Print again only this span: the line with "Reconstruct the object", the line with "overrun = 0.004", and all lines between them, exactly as given.

## Given data

━━━━━━━━━━

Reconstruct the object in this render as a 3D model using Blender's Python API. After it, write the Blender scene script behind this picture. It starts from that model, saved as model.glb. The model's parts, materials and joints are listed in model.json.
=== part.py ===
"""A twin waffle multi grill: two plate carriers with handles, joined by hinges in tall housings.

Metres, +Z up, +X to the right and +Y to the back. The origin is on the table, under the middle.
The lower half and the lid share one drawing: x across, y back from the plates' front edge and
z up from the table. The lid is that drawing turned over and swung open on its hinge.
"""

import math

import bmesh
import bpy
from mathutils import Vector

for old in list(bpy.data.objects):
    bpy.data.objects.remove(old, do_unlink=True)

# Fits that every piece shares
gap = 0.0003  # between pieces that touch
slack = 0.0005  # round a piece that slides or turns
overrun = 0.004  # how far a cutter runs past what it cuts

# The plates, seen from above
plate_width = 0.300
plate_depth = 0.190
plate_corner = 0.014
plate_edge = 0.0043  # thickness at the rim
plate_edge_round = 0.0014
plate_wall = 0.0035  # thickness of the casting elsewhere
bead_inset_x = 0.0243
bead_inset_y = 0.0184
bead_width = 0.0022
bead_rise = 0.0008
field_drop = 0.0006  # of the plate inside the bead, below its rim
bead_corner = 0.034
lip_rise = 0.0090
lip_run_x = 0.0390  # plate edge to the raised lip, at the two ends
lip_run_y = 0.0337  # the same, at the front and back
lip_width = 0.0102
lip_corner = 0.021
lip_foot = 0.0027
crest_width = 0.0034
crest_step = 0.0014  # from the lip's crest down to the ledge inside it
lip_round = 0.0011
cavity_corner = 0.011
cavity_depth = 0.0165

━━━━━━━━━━

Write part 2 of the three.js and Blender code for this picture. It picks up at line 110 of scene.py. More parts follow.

━━━━━━━━━━

## Solution below
Reconstruct the object in this render as a 3D model using Blender's Python API. After it, write the Blender scene script behind this picture. It starts from that model, saved as model.glb. The model's parts, materials and joints are listed in model.json.
=== part.py ===
"""A twin waffle multi grill: two plate carriers with handles, joined by hinges in tall housings.

Metres, +Z up, +X to the right and +Y to the back. The origin is on the table, under the middle.
The lower half and the lid share one drawing: x across, y back from the plates' front edge and
z up from the table. The lid is that drawing turned over and swung open on its hinge.
"""

import math

import bmesh
import bpy
from mathutils import Vector

for old in list(bpy.data.objects):
    bpy.data.objects.remove(old, do_unlink=True)

# Fits that every piece shares
gap = 0.0003  # between pieces that touch
slack = 0.0005  # round a piece that slides or turns
overrun = 0.004  # how far a cutter runs past what it cuts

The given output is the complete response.